From open flame torches to candles and oil lamps, we have found ways to illuminate our space. By the early part of the eighteen hundreds, large parts of England had adopted a new way to provide light in the form of the gaslight. Powered by methane or coal gas, gaslights were a big improvement over candles and oil.
We have come a long way since the days of the gaslight. The incandescent light bulb and the modern fluorescent light are just some of the ways lighting, both interior and exterior has advanced. In recent years, the emphasis has been on reducing energy consumption without sacrificing quality and output. The cost of energy has driven some fairly high tech approaches and solutions to illuminating our homes.
The humble gaslight was a vast improvement over what had been the use of candles and oil lamps. Candles burned away and oil lamps needed to be refilled. The availability of natural gas made lighting more of a convenience and less of a chore. While it is true that gaslights needed to be turned off and on, the convenience combined with its drastically lower cost, made gaslights very practical. One problem that took time to overcome was the presence of impurities in the gas and several methods of filtering and purification were developed.
Even today, the proper installation of a natural appliance must include a section of pipe called a drip leg. The drip leg allows particulate matter to accumulate in a kind of plumbers blind alley. The removal of particulate matter ensures that critical valves and orifices will not become plugged or blocked.
The lighting of public streets became common during the eighteen hundreds with natural gas eventually being supplied to private homes. The city of Baltimore was the first city in America to have gas street lighting. The availability of gas grew throughout the eighteen hundreds and so did its application as a lighting source. The use of gaslights would continue until another very important technological development that would change our lives in ways beyond just lighting our homes and streets.
The early nineteen hundreds saw the introduction of electric lighting though it would be many decades before electricity found its way into rural America.

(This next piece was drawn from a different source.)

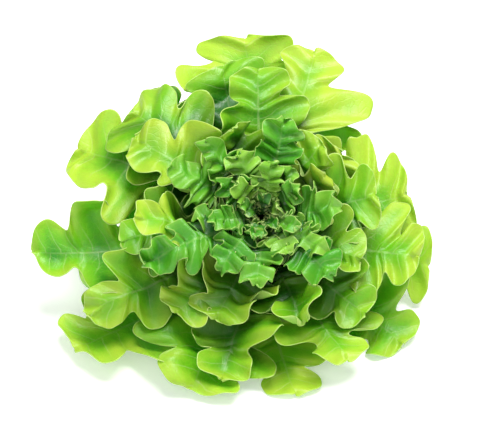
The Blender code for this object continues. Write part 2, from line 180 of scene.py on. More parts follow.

City dwellers in America took the availability of electricity for granted. Meanwhile on farms and in many small towns, reliable old standbys like oil lamps and gaslights were in use until the middle of the twentieth century. The creation of the Tennessee Valley Authority made electrification of rural America a reality for millions of people. Electric lighting became widespread but the basic technology would no change for quite some time.
Much of the household lighting in world still relies on the incandescent light bulb. The technology of incandescence has not change much over the years. The basics rely on passing an electrical current through a metal filament. In order for the filament to glow, it must be in the gas filled vacuum of the bulb. Even though manufacturers have tried to design light bulbs that lasted longer or were more efficient, there is a limit to the incandescent technology.

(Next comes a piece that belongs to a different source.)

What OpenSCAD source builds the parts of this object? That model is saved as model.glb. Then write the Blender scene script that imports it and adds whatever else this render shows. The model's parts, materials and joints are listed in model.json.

Fluorescent lighting is quickly overtaking the incandescent bulb as the standard for interior and exterior lighting. Fluorescent lights are known for producing more usable light while consuming less electricity. The savings has been shown to be significant since fluorescents consume only about twenty five percent of the electricity used by a comparable incandescent light. In this age of higher costs, the savings has shown to be very important in making the case for switching to fluorescent lighting.
Critics of fluorescent lighting argue that the light produced is too stark and not as soft as the light produced by incandescent bulbs. Manufacturers of responded with compact fluorescent bulbs which produce a softer, more natural lighting effect. Fluorescent lighting has another significant advantage over incandescent bulbs. Fluorescent lighting emits a wider spectrum of light.